First, the facts from the company. From 2005–2015, the nation’s annual gross domestic product growth rate was 1.4 percent, compared to New Jersey’s .3 percent. As for annual employment growth in the same period, the nation was at .6 percent, while the state was a minus .1 percent.

McKinsey would like to see improvements in four areas:

First: Bring in more new businesses, the leading source of new jobs nationally. The firm says only 5 percent of large businesses in the state are 10 years or younger, compared to 11 percent nationwide.

Second: Improve traffic. According to the firm, traffic congestion costs New Jersey motorists $5.2 billion per year in wasted fuel and lost time, and businesses lose productivity.

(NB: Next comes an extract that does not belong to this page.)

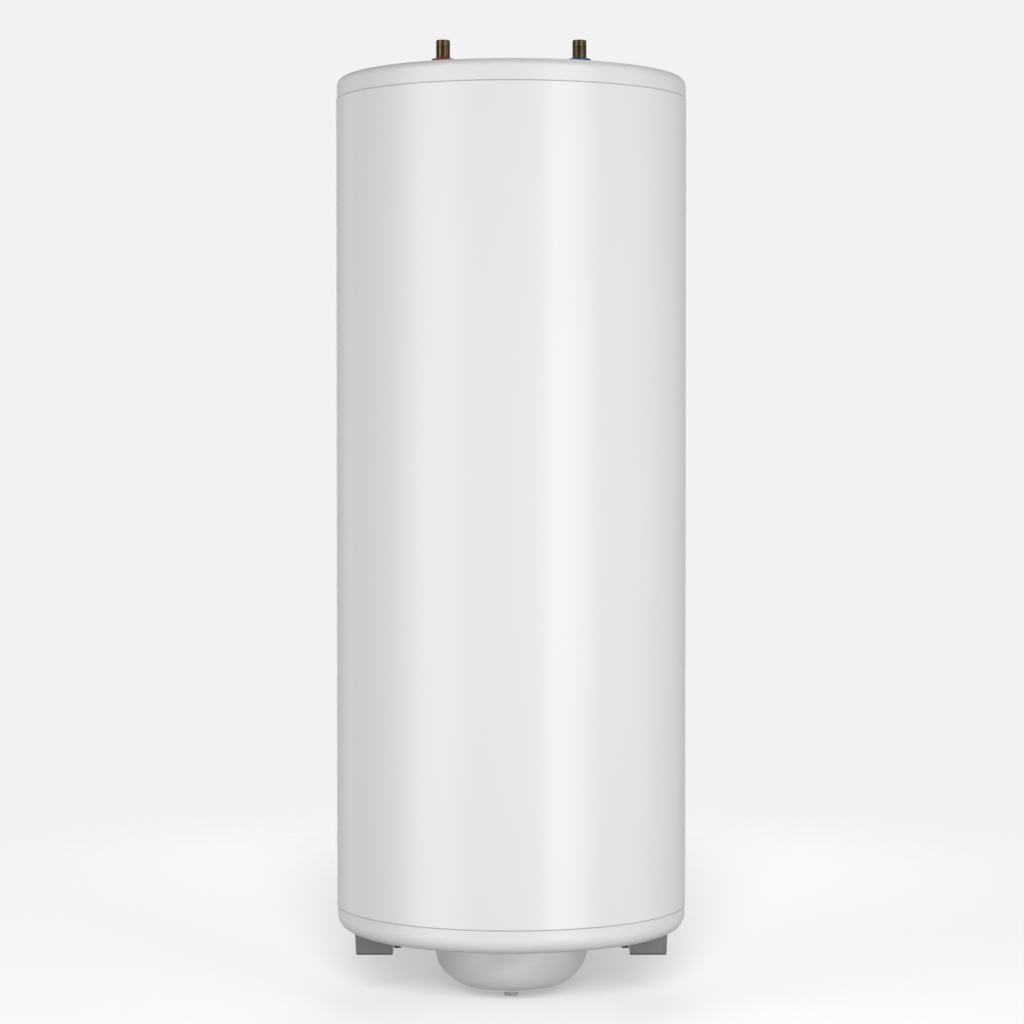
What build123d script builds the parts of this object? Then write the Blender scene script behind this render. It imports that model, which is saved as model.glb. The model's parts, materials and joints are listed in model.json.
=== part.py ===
from build123d import *
import os
from math import asin, cos, pi, sin

# Electric storage water heater of the 200 litre class: a slim upright cylinder
# in a painted steel jacket, with two 22 mm pipe stubs on top, a bowl-shaped
# service cover under it and four short feet. Origin: centre of the plane that
# the feet stand on. +Z up, -Y is the front, +X the right as seen from the front.

# Jacket and its two covers
BODY_R = 275.0          # outer radius of the jacket
SHEET_T = 1.0           # jacket sheet
JACKET_H = 1259.0       # jacket height, seam to seam
HEM_W = 4.5             # width of the jacket's turned-in hems
COVER_INSET = 1.4       # step from the jacket in to the covers' walls
COVER_T = 2.5           # wall of both covers
SEAM_GAP = 1.6          # height of the groove at each seam
SEAM_DEPTH = 1.2        # depth of that groove
LIP_H = 15.0            # covers' lips inside the jacket
LIP_FIT = 0.3           # clearance of the lips in the hems
TOP_WALL_H = 22.5       # straight wall of the top cover above the seam
TOP_CORNER_R = 12.0
TOP_DOME_R = 2200.0
PAN_WALL_H = 15.8       # straight wall of the bottom cover below the seam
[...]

Third: Find and keep more middle-skill workers through public, private and educational partnerships.

Fourth: McKinsey says the state should focus on attracting young, high-growth companies. On average, states spend 40 cents for every dollar of corporate investment they induce through tax abatements and other incentives. Between 2010 and 2016, New Jersey offered $1.80 in incentives for every dollar of capital spending by the companies it targeted.

The best news: The firm estimates, with some changes, the state might match the U.S. GDP growth rate, and the state’s GDP could be more than $150 billion higher a decade from now, while also creating 250,000 additional jobs.

This is a huge election year that, in theory, can reshape state government. Voters should make economic reform a priority, ask candidates tough questions and hold the winners accountable. There’s no reason New Jersey’s economy should continue to lag behind the nation’s.